Stored dataset items
※ ※ ※

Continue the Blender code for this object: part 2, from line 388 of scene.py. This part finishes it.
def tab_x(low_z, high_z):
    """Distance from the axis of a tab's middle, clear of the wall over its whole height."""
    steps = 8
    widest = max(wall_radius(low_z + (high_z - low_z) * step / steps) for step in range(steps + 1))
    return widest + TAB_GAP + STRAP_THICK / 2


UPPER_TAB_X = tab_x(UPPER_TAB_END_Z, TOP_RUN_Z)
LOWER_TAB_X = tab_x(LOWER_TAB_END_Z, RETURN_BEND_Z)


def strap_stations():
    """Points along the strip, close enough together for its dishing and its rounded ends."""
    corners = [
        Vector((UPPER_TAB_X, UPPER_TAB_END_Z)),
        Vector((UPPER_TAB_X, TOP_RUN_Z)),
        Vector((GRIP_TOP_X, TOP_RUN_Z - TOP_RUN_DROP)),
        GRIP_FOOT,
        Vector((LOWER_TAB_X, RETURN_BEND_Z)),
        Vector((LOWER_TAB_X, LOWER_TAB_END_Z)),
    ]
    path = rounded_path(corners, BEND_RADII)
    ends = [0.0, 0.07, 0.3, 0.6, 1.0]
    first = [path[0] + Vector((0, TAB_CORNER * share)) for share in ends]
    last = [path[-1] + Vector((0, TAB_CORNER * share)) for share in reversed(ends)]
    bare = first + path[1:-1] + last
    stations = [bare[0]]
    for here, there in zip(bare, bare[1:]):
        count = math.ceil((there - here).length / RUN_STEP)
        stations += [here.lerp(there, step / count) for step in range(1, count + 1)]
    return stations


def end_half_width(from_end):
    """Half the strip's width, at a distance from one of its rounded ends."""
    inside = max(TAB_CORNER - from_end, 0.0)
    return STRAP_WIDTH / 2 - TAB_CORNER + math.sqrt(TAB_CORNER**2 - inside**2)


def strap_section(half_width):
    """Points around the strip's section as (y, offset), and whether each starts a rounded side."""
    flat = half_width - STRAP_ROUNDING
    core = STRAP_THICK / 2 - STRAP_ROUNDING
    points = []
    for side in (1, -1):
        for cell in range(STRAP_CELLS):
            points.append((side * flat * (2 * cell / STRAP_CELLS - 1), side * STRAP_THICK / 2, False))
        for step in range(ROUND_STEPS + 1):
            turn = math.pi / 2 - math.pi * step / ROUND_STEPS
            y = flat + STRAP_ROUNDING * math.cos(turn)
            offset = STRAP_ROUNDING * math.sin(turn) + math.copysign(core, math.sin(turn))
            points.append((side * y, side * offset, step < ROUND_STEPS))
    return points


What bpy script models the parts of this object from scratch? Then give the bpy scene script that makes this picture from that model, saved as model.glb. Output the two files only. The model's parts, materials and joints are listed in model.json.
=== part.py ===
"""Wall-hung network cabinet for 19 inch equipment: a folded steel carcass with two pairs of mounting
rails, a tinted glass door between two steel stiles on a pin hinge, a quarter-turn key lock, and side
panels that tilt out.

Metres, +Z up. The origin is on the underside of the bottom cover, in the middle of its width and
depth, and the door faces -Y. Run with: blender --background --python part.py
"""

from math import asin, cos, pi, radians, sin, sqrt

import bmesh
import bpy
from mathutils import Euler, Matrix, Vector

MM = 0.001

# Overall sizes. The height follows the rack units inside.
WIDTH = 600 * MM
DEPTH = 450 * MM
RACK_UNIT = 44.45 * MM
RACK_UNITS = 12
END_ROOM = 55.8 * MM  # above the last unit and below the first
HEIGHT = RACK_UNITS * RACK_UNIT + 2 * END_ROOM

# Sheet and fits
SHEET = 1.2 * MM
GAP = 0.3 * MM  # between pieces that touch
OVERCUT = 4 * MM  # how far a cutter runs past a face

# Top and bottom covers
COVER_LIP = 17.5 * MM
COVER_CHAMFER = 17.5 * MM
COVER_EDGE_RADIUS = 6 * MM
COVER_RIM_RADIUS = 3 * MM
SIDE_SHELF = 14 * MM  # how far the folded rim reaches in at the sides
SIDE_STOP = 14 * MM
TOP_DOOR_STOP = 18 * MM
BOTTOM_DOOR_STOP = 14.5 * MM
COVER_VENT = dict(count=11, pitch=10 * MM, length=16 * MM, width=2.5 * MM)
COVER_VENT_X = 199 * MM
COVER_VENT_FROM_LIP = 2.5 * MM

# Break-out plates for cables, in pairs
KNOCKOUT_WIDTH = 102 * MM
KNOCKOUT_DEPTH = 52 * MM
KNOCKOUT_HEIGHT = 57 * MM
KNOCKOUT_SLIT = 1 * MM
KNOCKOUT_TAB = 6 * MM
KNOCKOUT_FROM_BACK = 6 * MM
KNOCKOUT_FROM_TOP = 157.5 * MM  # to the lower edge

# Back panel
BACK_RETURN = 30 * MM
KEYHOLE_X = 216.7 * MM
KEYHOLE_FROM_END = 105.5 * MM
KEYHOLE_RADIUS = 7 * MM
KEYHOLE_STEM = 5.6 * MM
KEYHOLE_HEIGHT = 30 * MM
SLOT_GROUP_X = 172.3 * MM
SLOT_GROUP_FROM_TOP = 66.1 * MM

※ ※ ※

• **WHAT THE TASK REQUIRES**:
Every line of the data above should be reproduced word for word.

• **WRITTEN SOLUTION**:
Continue the Blender code for this object: part 2, from line 388 of scene.py. This part finishes it.
def tab_x(low_z, high_z):
    """Distance from the axis of a tab's middle, clear of the wall over its whole height."""
    steps = 8
    widest = max(wall_radius(low_z + (high_z - low_z) * step / steps) for step in range(steps + 1))
    return widest + TAB_GAP + STRAP_THICK / 2


UPPER_TAB_X = tab_x(UPPER_TAB_END_Z, TOP_RUN_Z)
LOWER_TAB_X = tab_x(LOWER_TAB_END_Z, RETURN_BEND_Z)


def strap_stations():
    """Points along the strip, close enough together for its dishing and its rounded ends."""
    corners = [
        Vector((UPPER_TAB_X, UPPER_TAB_END_Z)),
        Vector((UPPER_TAB_X, TOP_RUN_Z)),
        Vector((GRIP_TOP_X, TOP_RUN_Z - TOP_RUN_DROP)),
        GRIP_FOOT,
        Vector((LOWER_TAB_X, RETURN_BEND_Z)),
        Vector((LOWER_TAB_X, LOWER_TAB_END_Z)),
    ]
    path = rounded_path(corners, BEND_RADII)
    ends = [0.0, 0.07, 0.3, 0.6, 1.0]
    first = [path[0] + Vector((0, TAB_CORNER * share)) for share in ends]
    last = [path[-1] + Vector((0, TAB_CORNER * share)) for share in reversed(ends)]
    bare = first + path[1:-1] + last
    stations = [bare[0]]
    for here, there in zip(bare, bare[1:]):
        count = math.ceil((there - here).length / RUN_STEP)
        stations += [here.lerp(there, step / count) for step in range(1, count + 1)]
    return stations


def end_half_width(from_end):
    """Half the strip's width, at a distance from one of its rounded ends."""
    inside = max(TAB_CORNER - from_end, 0.0)
    return STRAP_WIDTH / 2 - TAB_CORNER + math.sqrt(TAB_CORNER**2 - inside**2)


def strap_section(half_width):
    """Points around the strip's section as (y, offset), and whether each starts a rounded side."""
    flat = half_width - STRAP_ROUNDING
    core = STRAP_THICK / 2 - STRAP_ROUNDING
    points = []
    for side in (1, -1):
        for cell in range(STRAP_CELLS):
            points.append((side * flat * (2 * cell / STRAP_CELLS - 1), side * STRAP_THICK / 2, False))
        for step in range(ROUND_STEPS + 1):
            turn = math.pi / 2 - math.pi * step / ROUND_STEPS
            y = flat + STRAP_ROUNDING * math.cos(turn)
            offset = STRAP_ROUNDING * math.sin(turn) + math.copysign(core, math.sin(turn))
            points.append((side * y, side * offset, step < ROUND_STEPS))
    return points


What bpy script models the parts of this object from scratch? Then give the bpy scene script that makes this picture from that model, saved as model.glb. Output the two files only. The model's parts, materials and joints are listed in model.json.
=== part.py ===
"""Wall-hung network cabinet for 19 inch equipment: a folded steel carcass with two pairs of mounting
rails, a tinted glass door between two steel stiles on a pin hinge, a quarter-turn key lock, and side
panels that tilt out.

Metres, +Z up. The origin is on the underside of the bottom cover, in the middle of its width and
depth, and the door faces -Y. Run with: blender --background --python part.py
"""

from math import asin, cos, pi, radians, sin, sqrt

import bmesh
import bpy
from mathutils import Euler, Matrix, Vector

MM = 0.001

# Overall sizes. The height follows the rack units inside.
WIDTH = 600 * MM
DEPTH = 450 * MM
RACK_UNIT = 44.45 * MM
RACK_UNITS = 12
END_ROOM = 55.8 * MM  # above the last unit and below the first
HEIGHT = RACK_UNITS * RACK_UNIT + 2 * END_ROOM

# Sheet and fits
SHEET = 1.2 * MM
GAP = 0.3 * MM  # between pieces that touch
OVERCUT = 4 * MM  # how far a cutter runs past a face

# Top and bottom covers
COVER_LIP = 17.5 * MM
COVER_CHAMFER = 17.5 * MM
COVER_EDGE_RADIUS = 6 * MM
COVER_RIM_RADIUS = 3 * MM
SIDE_SHELF = 14 * MM  # how far the folded rim reaches in at the sides
SIDE_STOP = 14 * MM
TOP_DOOR_STOP = 18 * MM
BOTTOM_DOOR_STOP = 14.5 * MM
COVER_VENT = dict(count=11, pitch=10 * MM, length=16 * MM, width=2.5 * MM)
COVER_VENT_X = 199 * MM
COVER_VENT_FROM_LIP = 2.5 * MM

# Break-out plates for cables, in pairs
KNOCKOUT_WIDTH = 102 * MM
KNOCKOUT_DEPTH = 52 * MM
KNOCKOUT_HEIGHT = 57 * MM
KNOCKOUT_SLIT = 1 * MM
KNOCKOUT_TAB = 6 * MM
KNOCKOUT_FROM_BACK = 6 * MM
KNOCKOUT_FROM_TOP = 157.5 * MM  # to the lower edge

# Back panel
BACK_RETURN = 30 * MM
KEYHOLE_X = 216.7 * MM
KEYHOLE_FROM_END = 105.5 * MM
KEYHOLE_RADIUS = 7 * MM
KEYHOLE_STEM = 5.6 * MM
KEYHOLE_HEIGHT = 30 * MM
SLOT_GROUP_X = 172.3 * MM
SLOT_GROUP_FROM_TOP = 66.1 * MM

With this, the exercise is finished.